斯里蘭卡,相對穩定的社會秩序,整潔的街道兩旁鮮花盛開,熱情的居民微笑致意,從奔放狂野的森林公園到浪花陣陣的海灘,突然間有了度假的感覺。
旅行五個月,至此,我感受到前所未有的放松。
如今能留在斯里蘭卡,大抵與當時這樣的心境有關。
然后,真正讓我決定留在這的是因為一家國內小姑娘開的客棧。那是我在斯里蘭卡旅行一個月住的唯一一家國內人開的客棧。在與其交流中得知,整個斯里蘭卡有很多國內年輕人開的客棧、青旅,甚至有很多才二十二三歲。
這著實讓我很震驚,原來自己一直一來都是坐井觀天式的自以為是。
我決定停下腳步,換一種方式去感悟生活。
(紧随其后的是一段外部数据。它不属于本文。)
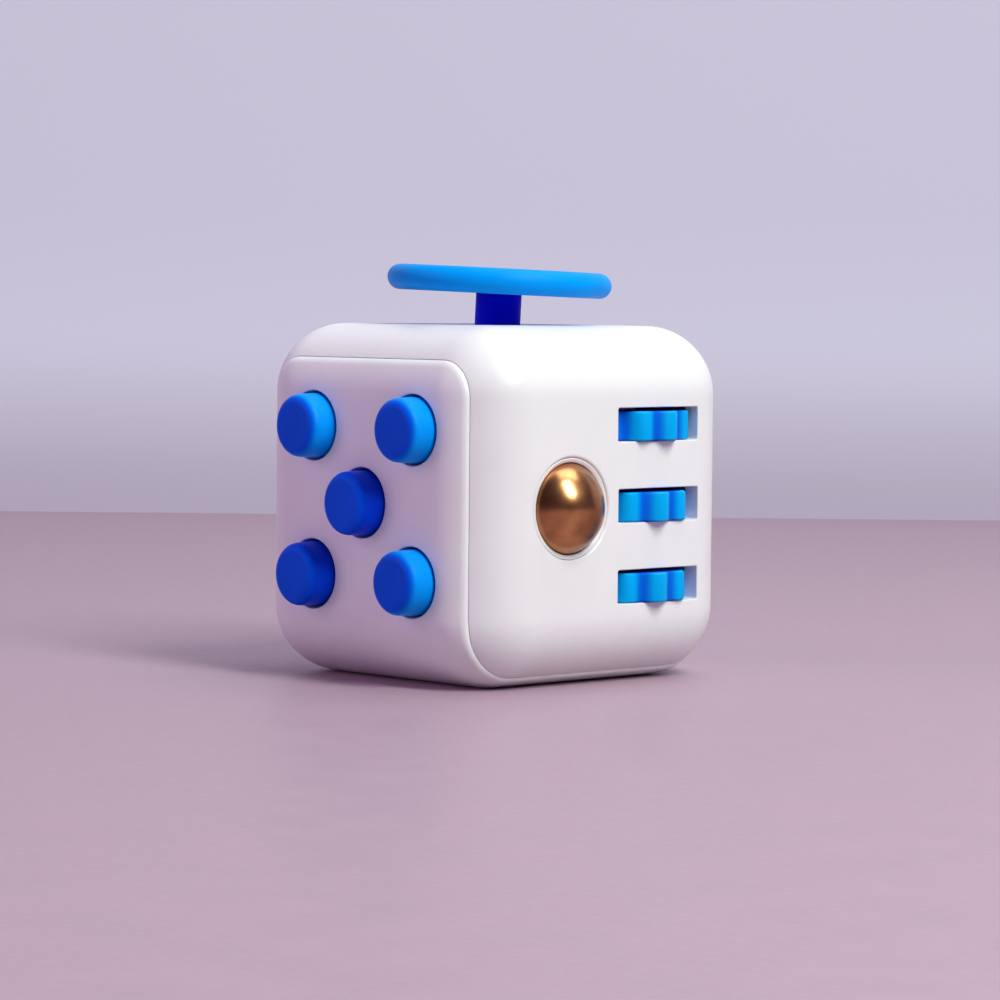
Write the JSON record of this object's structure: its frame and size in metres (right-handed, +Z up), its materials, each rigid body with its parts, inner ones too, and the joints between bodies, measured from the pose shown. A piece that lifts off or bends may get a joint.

而切入點就是現在這家青旅了。
這仿佛是生命的啟示,當我決定在這里開一家青旅的時候,“追風”二字立刻浮現在我腦海了。
“追風”是我和大學兄弟一起創立的,青春的啟蒙及經歷的成長也大多始于這個帶著單車去旅行的社團。它給了我更多的見識、更寬的視野,和更足的勇氣。
但我知道,讓“追風”重回我的生活,這不是教我陷于回憶往日,而是指引我延續舊時光的激情,保持初衷,勇敢地前行。
我也明白了,路是走不完的,而掃地僧也是一種修行。夢想環游世界的人有很多,而真正能見一葉而知三秋的人,很少!
如今,我愿意用一種掃地僧的方式去生活,筑起一方石板青苔路,供來人踏破鐵鞋。也給自己設立小小目標:兩年,接待完99個國家客人,就離開這個。不求100個,無需欲求太滿。
也希望自己能夠有所恪守,正如青旅門口的對聯所示:跋千山涉萬水少年意氣仍追風,歷滄海經桑田半生浮云念初衷。
我并沒有停下腳步,而是聽著人來人往的故事,換一種方式在旅行。